Holding our skirts high, their hems already soaked heavy, Easter and I both pant with the effort. And with those chest-pumping breaths, a subtle, sweet perfume suddenly comes
to me, making me quite giddy myself. There’s a scent in the air; the nuttiness of the pines, a soft wind that is no longer full of sharp ice to freeze the lungs. I smell loosening buds on branches and pinpricks of green shoots that unfurl in patches where the snow is beginning to melt.
The scent is of change, spring, hope.
Raising my face to the blue sky above the treetops, I can almost feel the gentle rhythmic pounding of birds’ wings in the sky above as they begin to drift northward in their vee formations, turning their feathered backs on southern wintering spots to return to their Michigan homelands.
And talking of birds, I see a gleaming black crow’s feather on a mossed tree trunk and gather it up to add to my brother’s collection, cheerfully sticking it in my hair as I set off again.
I’m about to take a high step forward over the stump when the back of Easter’s hand gently presses against my chest, and I stop in my tracks to see what she sees. Ah, we are being watched! A few feet away from us is a deer – a hind with amber eyes and the steam of her breath haloing at her wet, dark nose.
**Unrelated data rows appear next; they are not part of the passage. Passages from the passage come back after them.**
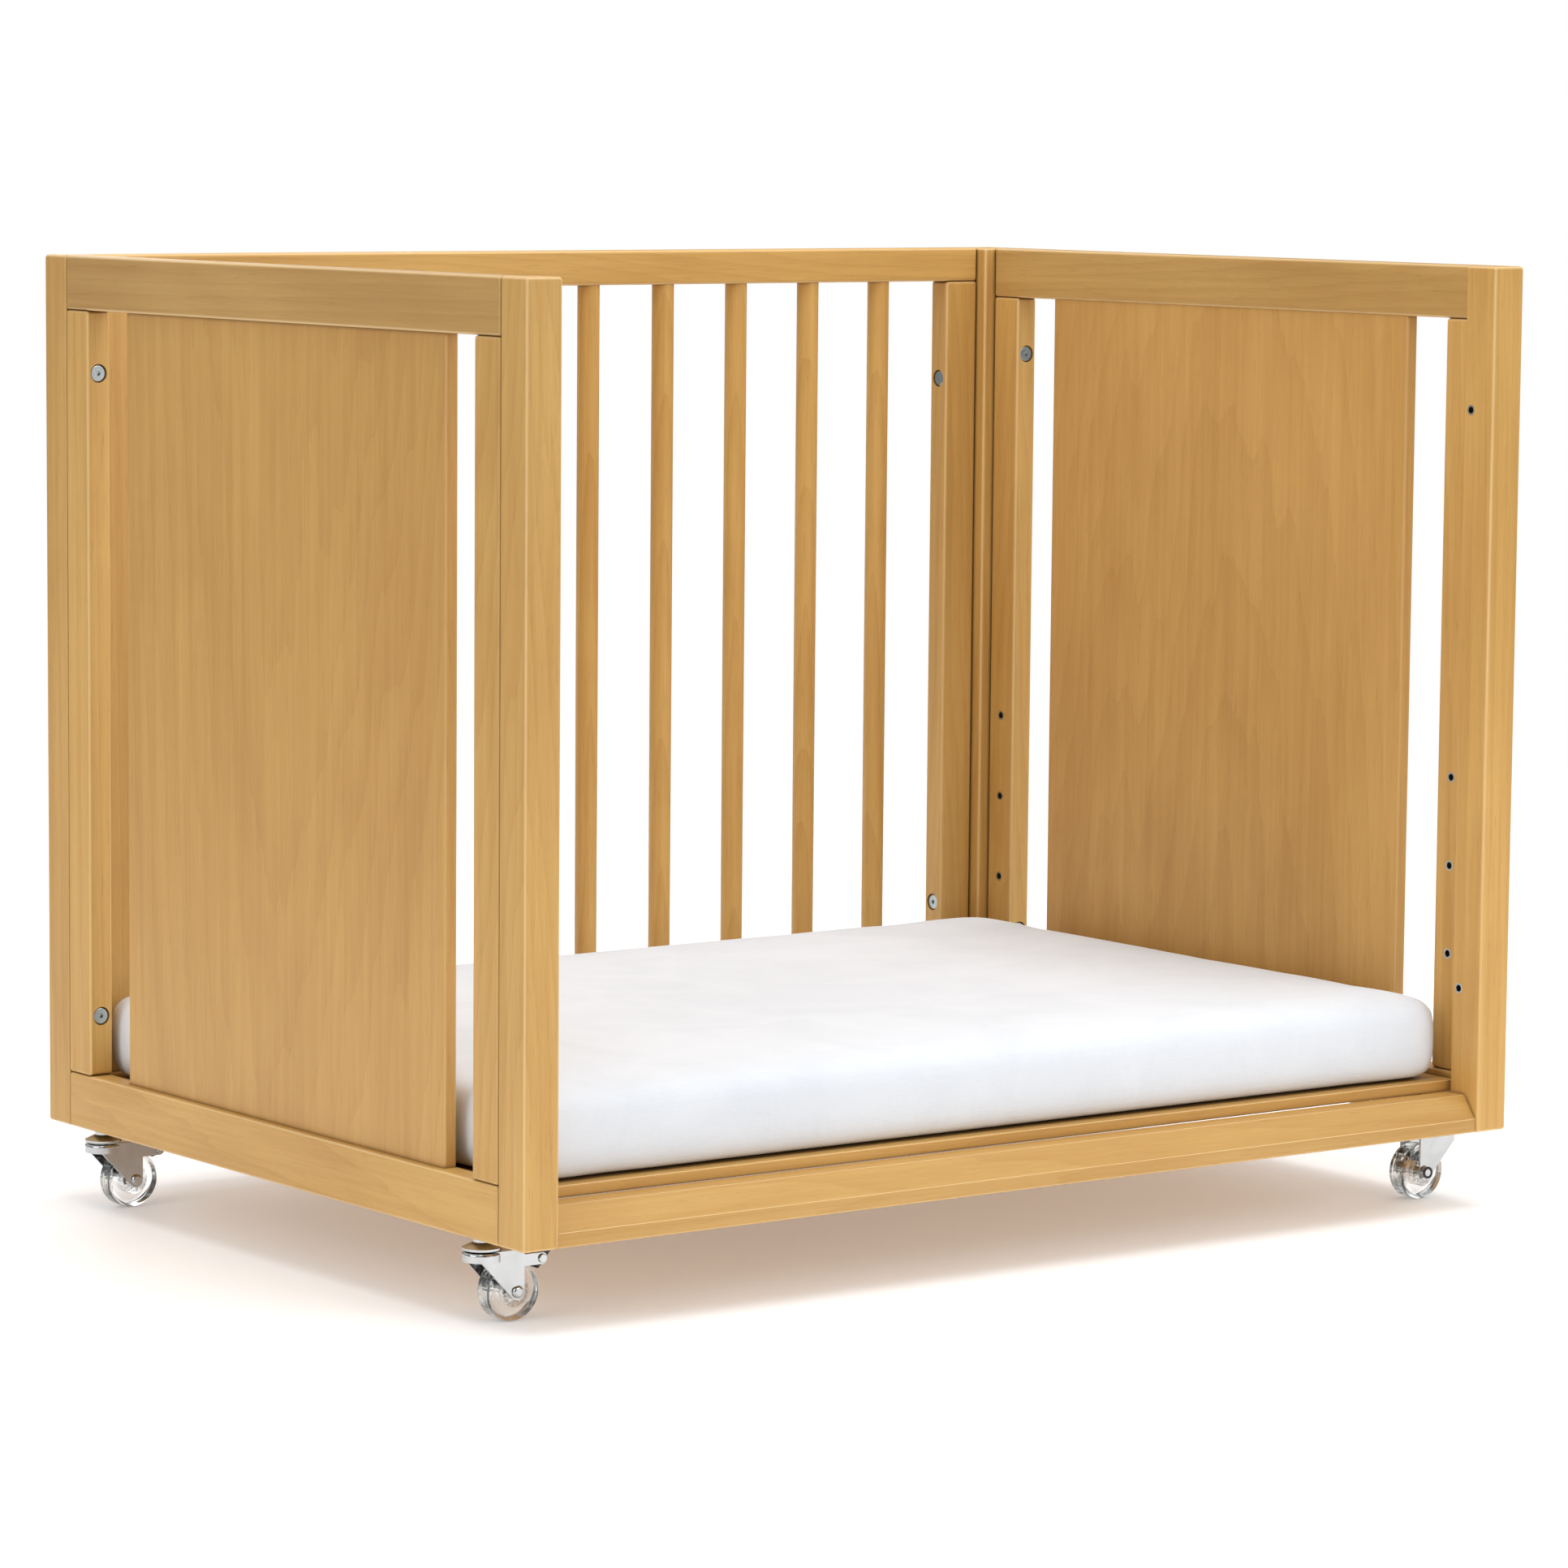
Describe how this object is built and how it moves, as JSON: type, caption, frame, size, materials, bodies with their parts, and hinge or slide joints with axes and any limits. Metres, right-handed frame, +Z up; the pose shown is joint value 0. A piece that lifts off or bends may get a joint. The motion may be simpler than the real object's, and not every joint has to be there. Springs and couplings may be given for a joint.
{
  "type": "playpen",
  "caption": "Wooden playpen on swivel casters, braked at one end, with panelled ends, a spindle back, an open front and a mattress on a fixed board.",
  "frame": {"origin": "on the floor under the middle of the pen", "axes": "+X along the length, from left to right seen from the open front; +Y from the open front to the spindle back; +Z up"},
  "size_m": [1.0254, 0.731, 0.807],
  "materials": {
    "stained_wood": "honey-stained wood under a satin lacquer",
    "zinc_steel": "zinc plated",
    "chrome_steel": "nickel plated pressed steel",
    "clear_plastic": "clear moulded polyurethane",
    "black_plastic": "moulded black nylon",
    "mattress_cover": "white woven cover"
  },
  "bodies": {
    "pen": {"front_left_post": "stained_wood", "front_right_post": "stained_wood", "rear_left_post": "stained_wood", "rear_right_post": "stained_wood", "left_end_top_rail": "stained_wood", "left_end_bottom_rail": "stained_wood", "left_end_front_stile": "stained_wood", "left_end_rear_stile": "stained_wood", "left_end_panel": "stained_wood", "right_end_top_rail": "stained_wood", "right_end_bottom_rail": "stained_wood", "right_end_front_stile": "stained_wood", "right_end_rear_stile": "stained_wood", "right_end_panel": "stained_wood", "back_top_rail": "stained_wood", "back_bottom_rail": "stained_wood", "back_left_stile": "stained_wood", "back_right_stile": "stained_wood", "back_spindles": "stained_wood", "front_stretcher": "stained_wood", "mattress_board": "stained_wood", "left_board_ledge": "stained_wood", "right_board_ledge": "stained_wood", "frame_dowels": "stained_wood", "end_frame_bolts": "zinc_steel", "back_frame_bolts": "zinc_steel", "post_inserts": "zinc_steel", "height_inserts": "zinc_steel", "ledge_screws": "zinc_steel", "front_left_caster_stem": "zinc_steel", "front_right_caster_stem": "zinc_steel", "rear_left_caster_stem": "zinc_steel", "rear_right_caster_stem": "zinc_steel", "caster_sockets": "black_plastic"},
    "mattress": {"mattress": "mattress_cover"},
    "front_left_swivel": {"front_left_caster_fork": "chrome_steel", "front_left_caster_axle": "chrome_steel", "front_left_brake_pin": "chrome_steel"},
    "front_left_wheel": {"front_left_caster_tyre": "clear_plastic", "front_left_caster_hub": "clear_plastic"},
    "front_left_brake": {"front_left_brake_pedal": "black_plastic"},
    "front_right_swivel": {"front_right_caster_fork": "chrome_steel", "front_right_caster_axle": "chrome_steel"},
    "front_right_wheel": {"front_right_caster_tyre": "clear_plastic", "front_right_caster_hub": "clear_plastic"},
    "rear_left_swivel": {"rear_left_caster_fork": "chrome_steel", "rear_left_caster_axle": "chrome_steel", "rear_left_brake_pin": "chrome_steel"},
    "rear_left_wheel": {"rear_left_caster_tyre": "clear_plastic", "rear_left_caster_hub": "clear_plastic"},
    "rear_left_brake": {"rear_left_brake_pedal": "black_plastic"},
    "rear_right_swivel": {"rear_right_caster_fork": "chrome_steel", "rear_right_caster_axle": "chrome_steel"},
    "rear_right_wheel": {"rear_right_caster_tyre": "clear_plastic", "rear_right_caster_hub": "clear_plastic"}
  },
  "joints": [
    {"name": "mattress_lift", "type": "slide", "parent": "pen", "child": "mattress", "axis": [0, 0, 1], "range_m": [0, 0.85]},
    {"name": "front_left_caster_swivel", "type": "hinge", "parent": "pen", "child": "front_left_swivel", "pos_m": [-0.497, -0.2915, 0.057], "axis": [0, 0, 1], "continuous": true},
    {"name": "front_left_wheel_spin", "type": "hinge", "parent": "front_left_swivel", "child": "front_left_wheel", "pos_m": [-0.4725, -0.2915, 0.024], "axis": [0, 1, 0], "continuous": true},
    {"name": "front_left_brake_press", "type": "hinge", "parent": "front_left_swivel", "child": "front_left_brake", "pos_m": [-0.4495, -0.2915, 0.048], "axis": [0, 1, 0], "range_deg": [0, 30]},
    {"name": "front_right_caster_swivel", "type": "hinge", "parent": "pen", "child": "front_right_swivel", "pos_m": [0.497, -0.2915, 0.057], "axis": [0, 0, 1], "continuous": true},
    {"name": "front_right_wheel_spin", "type": "hinge", "parent": "front_right_swivel", "child": "front_right_wheel", "pos_m": [0.4725, -0.2915, 0.024], "axis": [0, 1, 0], "continuous": true},
    {"name": "rear_left_caster_swivel", "type": "hinge", "parent": "pen", "child": "rear_left_swivel", "pos_m": [-0.497, 0.2915, 0.057], "axis": [0, 0, 1], "continuous": true},
    {"name": "rear_left_wheel_spin", "type": "hinge", "parent": "rear_left_swivel", "child": "rear_left_wheel", "pos_m": [-0.4725, 0.2915, 0.024], "axis": [0, 1, 0], "continuous": true},
    {"name": "rear_left_brake_press", "type": "hinge", "parent": "rear_left_swivel", "child": "rear_left_brake", "pos_m": [-0.4495, 0.2915, 0.048], "axis": [0, 1, 0], "range_deg": [-30, 0]},
    {"name": "rear_right_caster_swivel", "type": "hinge", "parent": "pen", "child": "rear_right_swivel", "pos_m": [0.497, 0.2915, 0.057], "axis": [0, 0, 1], "continuous": true},
    {"name": "rear_right_wheel_spin", "type": "hinge", "parent": "rear_right_swivel", "child": "rear_right_wheel", "pos_m": [0.4725, 0.2915, 0.024], "axis": [0, 1, 0], "continuous": true}
  ]
}
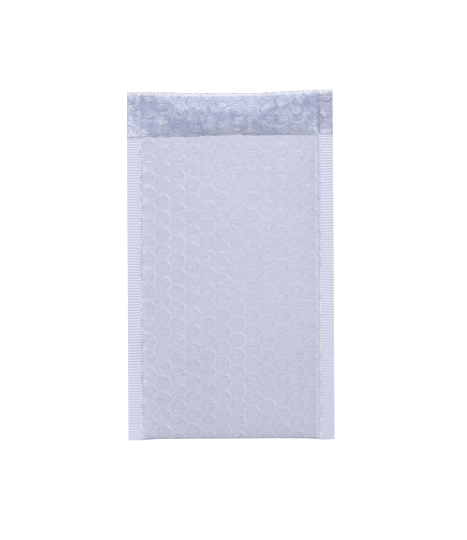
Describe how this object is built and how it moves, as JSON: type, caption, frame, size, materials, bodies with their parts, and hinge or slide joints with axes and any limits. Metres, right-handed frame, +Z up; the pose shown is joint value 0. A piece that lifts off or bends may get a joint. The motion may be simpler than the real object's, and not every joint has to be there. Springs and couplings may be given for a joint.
{
  "type": "padded envelope",
  "caption": "Film mailing envelope lined with bubble film, lying empty on its back with ribbed side seams and its flap open.",
  "frame": {"origin": "under the middle of the lying envelope, on the surface it rests on", "axes": "+Y along the envelope towards the open flap, +X across it, +Z up out of the front panel"},
  "size_m": [0.15, 0.255, 0.0114],
  "materials": {
    "outer_film": "pearly lavender-white film, soft sheen",
    "bubble_liner": "clear glossy bubble film over blue-grey film"
  },
  "bodies": {
    "root": {"outer_film": "outer_film", "bubble_liner": "bubble_liner"}
  },
  "joints": []
}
I expect the dainty animal to instantly leap away. When she does not, when she stays exactly where she is, with no fear, I have a thought; I am filled with a sudden sense that perhaps Mother is trying to reach out and tell me something. Trying to let me know that the snowed-in prison of Hawk’s Point is beginning to loosen its shackles. Back down at the waterfront, the ice that clings tight to edges of the vast Lake Superior will be already thinning, I realise, ready to let the first steamship come through in a few weeks’ time. Fresh supplies, new people and packets of mail will come (though I try not to think of those last, precious items). This steep forest that has seemed like a frozen bear trap around the town; it can now begin to start showing its beauty, its bounty, its rough but soon recognisable paths that will lead to other settlements just a few miles along the coast either side.